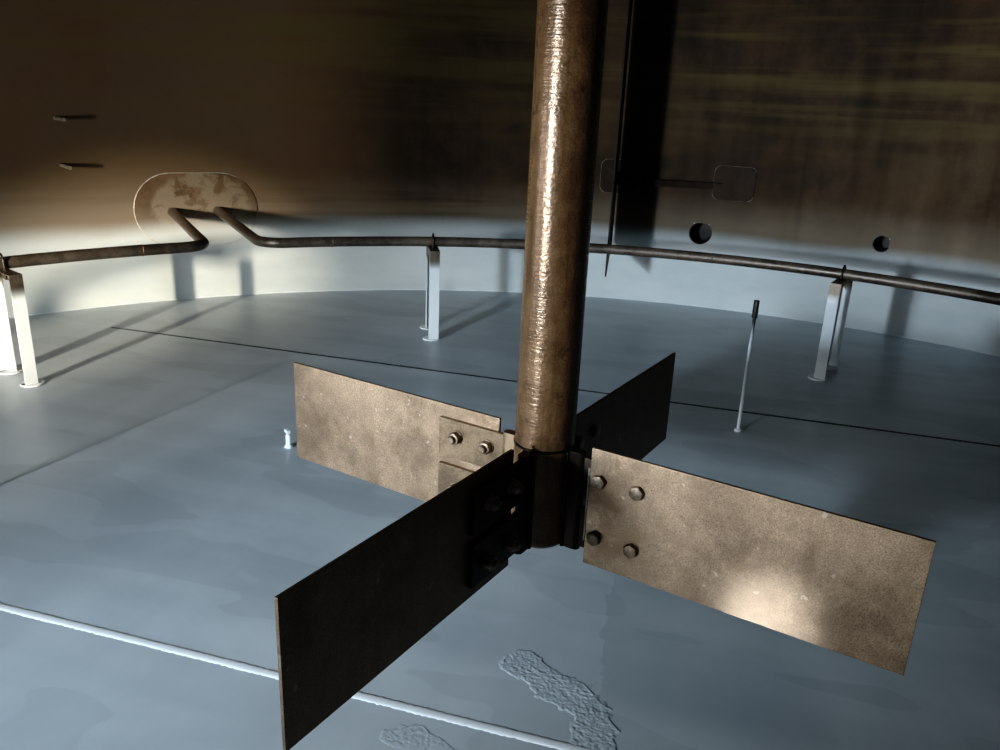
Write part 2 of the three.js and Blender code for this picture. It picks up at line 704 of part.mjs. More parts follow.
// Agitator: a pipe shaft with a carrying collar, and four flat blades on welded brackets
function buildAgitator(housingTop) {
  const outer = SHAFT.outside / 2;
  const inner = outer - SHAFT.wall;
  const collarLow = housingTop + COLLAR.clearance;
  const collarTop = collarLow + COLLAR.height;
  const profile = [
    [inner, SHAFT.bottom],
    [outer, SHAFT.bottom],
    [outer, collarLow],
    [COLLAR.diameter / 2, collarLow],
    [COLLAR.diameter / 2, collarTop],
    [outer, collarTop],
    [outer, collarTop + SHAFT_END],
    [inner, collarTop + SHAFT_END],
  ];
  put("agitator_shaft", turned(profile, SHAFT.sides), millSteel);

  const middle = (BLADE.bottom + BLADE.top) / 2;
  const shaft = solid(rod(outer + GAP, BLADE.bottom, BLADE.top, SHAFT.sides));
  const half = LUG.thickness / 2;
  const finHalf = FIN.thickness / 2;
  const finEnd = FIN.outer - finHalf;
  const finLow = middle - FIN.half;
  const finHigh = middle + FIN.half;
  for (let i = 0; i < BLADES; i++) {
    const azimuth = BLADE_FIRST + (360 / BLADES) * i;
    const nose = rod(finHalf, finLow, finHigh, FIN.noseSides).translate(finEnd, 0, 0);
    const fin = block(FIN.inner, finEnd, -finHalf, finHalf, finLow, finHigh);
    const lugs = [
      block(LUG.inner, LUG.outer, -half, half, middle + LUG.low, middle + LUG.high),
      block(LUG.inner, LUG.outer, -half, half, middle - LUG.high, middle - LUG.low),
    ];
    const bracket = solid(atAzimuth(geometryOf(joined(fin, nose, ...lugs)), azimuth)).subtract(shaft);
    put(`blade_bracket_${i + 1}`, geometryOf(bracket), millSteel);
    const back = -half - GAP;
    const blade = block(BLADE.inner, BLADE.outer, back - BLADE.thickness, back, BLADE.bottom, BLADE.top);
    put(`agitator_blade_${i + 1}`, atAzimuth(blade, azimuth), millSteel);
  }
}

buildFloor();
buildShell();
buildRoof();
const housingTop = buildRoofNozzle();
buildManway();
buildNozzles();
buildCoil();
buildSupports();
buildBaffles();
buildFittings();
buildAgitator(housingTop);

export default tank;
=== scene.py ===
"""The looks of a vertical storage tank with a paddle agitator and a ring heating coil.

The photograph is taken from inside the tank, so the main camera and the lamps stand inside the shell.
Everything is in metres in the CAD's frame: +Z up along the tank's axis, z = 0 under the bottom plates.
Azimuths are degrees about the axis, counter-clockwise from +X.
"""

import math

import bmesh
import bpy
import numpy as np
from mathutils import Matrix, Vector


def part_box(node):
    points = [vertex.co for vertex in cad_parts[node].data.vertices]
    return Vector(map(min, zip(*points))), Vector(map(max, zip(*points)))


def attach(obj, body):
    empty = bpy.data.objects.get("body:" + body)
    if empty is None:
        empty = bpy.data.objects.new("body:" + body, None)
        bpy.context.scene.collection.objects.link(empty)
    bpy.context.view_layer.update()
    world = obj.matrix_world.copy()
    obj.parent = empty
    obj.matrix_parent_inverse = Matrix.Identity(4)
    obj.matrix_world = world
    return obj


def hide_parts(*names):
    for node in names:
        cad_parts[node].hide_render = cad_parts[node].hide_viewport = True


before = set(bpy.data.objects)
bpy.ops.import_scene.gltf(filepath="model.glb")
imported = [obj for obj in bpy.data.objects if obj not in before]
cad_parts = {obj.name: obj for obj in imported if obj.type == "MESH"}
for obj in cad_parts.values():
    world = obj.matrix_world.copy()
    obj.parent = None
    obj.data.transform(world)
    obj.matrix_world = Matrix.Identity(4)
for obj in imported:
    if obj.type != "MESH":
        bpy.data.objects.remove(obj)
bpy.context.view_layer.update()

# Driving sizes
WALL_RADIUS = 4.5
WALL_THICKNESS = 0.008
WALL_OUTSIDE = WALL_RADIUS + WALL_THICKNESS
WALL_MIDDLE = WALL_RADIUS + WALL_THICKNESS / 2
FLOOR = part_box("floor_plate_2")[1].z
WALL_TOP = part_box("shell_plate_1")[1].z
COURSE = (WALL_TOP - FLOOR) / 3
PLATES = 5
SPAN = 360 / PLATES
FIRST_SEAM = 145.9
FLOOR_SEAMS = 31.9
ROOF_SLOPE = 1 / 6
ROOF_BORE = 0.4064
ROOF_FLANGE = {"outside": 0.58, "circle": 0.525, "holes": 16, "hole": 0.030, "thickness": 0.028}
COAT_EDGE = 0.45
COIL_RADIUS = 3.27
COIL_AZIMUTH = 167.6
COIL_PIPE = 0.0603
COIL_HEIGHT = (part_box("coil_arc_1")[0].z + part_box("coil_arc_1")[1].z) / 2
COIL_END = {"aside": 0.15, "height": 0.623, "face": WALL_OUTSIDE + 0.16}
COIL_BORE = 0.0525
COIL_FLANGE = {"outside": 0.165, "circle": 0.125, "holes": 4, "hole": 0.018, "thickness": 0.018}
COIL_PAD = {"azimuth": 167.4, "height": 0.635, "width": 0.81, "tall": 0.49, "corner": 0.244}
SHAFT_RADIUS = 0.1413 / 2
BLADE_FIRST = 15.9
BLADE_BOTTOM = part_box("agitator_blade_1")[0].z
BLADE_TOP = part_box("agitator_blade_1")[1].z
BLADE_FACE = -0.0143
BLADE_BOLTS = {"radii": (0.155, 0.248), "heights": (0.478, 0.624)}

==

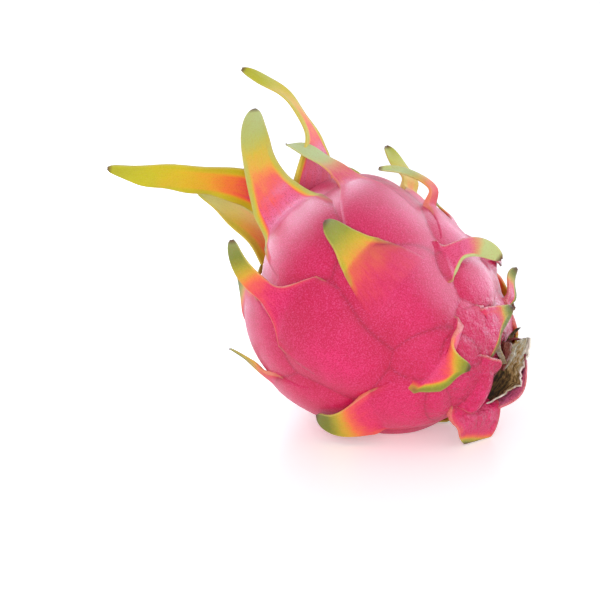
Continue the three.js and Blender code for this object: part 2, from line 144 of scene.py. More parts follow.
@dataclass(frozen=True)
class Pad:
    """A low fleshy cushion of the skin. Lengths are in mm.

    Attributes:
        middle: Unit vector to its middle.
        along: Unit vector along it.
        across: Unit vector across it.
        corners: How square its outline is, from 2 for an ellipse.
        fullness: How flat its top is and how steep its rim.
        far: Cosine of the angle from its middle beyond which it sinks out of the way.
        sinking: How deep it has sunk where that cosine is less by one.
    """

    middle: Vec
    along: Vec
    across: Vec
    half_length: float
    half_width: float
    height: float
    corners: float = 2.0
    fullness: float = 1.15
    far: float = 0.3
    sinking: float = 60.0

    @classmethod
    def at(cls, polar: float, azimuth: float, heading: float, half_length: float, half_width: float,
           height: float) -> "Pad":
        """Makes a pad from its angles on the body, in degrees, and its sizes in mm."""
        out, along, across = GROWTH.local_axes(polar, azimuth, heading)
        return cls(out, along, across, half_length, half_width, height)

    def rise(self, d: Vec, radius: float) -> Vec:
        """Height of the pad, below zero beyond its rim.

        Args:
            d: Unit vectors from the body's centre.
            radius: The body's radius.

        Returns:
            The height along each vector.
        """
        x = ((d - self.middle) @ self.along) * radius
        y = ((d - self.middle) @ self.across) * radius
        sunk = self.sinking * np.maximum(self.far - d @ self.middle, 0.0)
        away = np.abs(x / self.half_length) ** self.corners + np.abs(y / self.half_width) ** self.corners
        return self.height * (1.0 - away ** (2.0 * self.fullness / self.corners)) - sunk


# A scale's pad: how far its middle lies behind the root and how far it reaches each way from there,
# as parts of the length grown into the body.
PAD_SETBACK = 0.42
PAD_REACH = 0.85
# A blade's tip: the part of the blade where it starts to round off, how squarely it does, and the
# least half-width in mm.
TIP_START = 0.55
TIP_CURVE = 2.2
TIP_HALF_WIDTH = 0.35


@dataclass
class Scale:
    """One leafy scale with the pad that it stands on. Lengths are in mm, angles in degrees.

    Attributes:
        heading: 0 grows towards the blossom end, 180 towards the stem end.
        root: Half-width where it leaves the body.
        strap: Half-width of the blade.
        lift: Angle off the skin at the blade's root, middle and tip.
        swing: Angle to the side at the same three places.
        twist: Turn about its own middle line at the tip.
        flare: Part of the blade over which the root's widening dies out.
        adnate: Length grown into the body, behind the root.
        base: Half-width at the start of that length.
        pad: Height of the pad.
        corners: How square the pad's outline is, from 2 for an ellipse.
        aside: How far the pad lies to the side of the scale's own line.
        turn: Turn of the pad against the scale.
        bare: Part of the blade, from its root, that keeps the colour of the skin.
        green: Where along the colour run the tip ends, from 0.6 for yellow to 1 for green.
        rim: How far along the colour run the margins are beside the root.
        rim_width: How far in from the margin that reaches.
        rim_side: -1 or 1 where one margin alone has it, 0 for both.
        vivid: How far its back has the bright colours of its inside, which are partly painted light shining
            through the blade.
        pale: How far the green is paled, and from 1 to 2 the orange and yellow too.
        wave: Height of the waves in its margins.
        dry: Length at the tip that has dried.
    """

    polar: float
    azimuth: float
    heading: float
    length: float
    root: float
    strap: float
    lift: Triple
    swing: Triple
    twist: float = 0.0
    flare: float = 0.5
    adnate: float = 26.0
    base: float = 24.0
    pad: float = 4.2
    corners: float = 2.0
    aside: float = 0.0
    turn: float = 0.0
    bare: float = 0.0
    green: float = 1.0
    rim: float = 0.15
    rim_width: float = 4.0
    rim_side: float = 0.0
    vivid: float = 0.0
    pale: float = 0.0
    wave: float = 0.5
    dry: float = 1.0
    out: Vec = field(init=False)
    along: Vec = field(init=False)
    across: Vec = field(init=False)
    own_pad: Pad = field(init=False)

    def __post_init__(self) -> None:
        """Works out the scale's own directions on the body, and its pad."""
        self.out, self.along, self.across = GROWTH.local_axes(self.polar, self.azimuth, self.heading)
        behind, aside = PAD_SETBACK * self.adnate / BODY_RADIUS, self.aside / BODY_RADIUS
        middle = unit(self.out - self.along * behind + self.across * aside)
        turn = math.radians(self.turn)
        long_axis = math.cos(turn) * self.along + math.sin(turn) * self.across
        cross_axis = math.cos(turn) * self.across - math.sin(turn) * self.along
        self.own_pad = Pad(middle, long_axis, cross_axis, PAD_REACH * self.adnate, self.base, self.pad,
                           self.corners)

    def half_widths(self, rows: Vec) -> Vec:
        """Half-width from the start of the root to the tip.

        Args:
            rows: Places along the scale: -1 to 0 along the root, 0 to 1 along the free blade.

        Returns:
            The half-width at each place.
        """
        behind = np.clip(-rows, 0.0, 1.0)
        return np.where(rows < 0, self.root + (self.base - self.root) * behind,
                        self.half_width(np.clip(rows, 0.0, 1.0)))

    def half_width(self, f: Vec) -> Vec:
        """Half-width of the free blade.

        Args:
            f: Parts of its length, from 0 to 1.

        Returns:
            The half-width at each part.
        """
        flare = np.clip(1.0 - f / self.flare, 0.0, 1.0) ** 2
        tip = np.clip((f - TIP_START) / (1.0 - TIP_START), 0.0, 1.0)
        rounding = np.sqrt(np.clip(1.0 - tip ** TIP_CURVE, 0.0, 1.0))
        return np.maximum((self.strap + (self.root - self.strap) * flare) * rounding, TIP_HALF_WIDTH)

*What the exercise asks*
Each line from the one bearing "buildFloor();" through the one bearing "imported = [obj" is to be duplicated without change; all remaining lines are to be left out.

*Finished task*
buildFloor();
buildShell();
buildRoof();
const housingTop = buildRoofNozzle();
buildManway();
buildNozzles();
buildCoil();
buildSupports();
buildBaffles();
buildFittings();
buildAgitator(housingTop);

export default tank;
=== scene.py ===
"""The looks of a vertical storage tank with a paddle agitator and a ring heating coil.

The photograph is taken from inside the tank, so the main camera and the lamps stand inside the shell.
Everything is in metres in the CAD's frame: +Z up along the tank's axis, z = 0 under the bottom plates.
Azimuths are degrees about the axis, counter-clockwise from +X.
"""

import math

import bmesh
import bpy
import numpy as np
from mathutils import Matrix, Vector


def part_box(node):
    points = [vertex.co for vertex in cad_parts[node].data.vertices]
    return Vector(map(min, zip(*points))), Vector(map(max, zip(*points)))


def attach(obj, body):
    empty = bpy.data.objects.get("body:" + body)
    if empty is None:
        empty = bpy.data.objects.new("body:" + body, None)
        bpy.context.scene.collection.objects.link(empty)
    bpy.context.view_layer.update()
    world = obj.matrix_world.copy()
    obj.parent = empty
    obj.matrix_parent_inverse = Matrix.Identity(4)
    obj.matrix_world = world
    return obj


def hide_parts(*names):
    for node in names:
        cad_parts[node].hide_render = cad_parts[node].hide_viewport = True


before = set(bpy.data.objects)
bpy.ops.import_scene.gltf(filepath="model.glb")
imported = [obj for obj in bpy.data.objects if obj not in before]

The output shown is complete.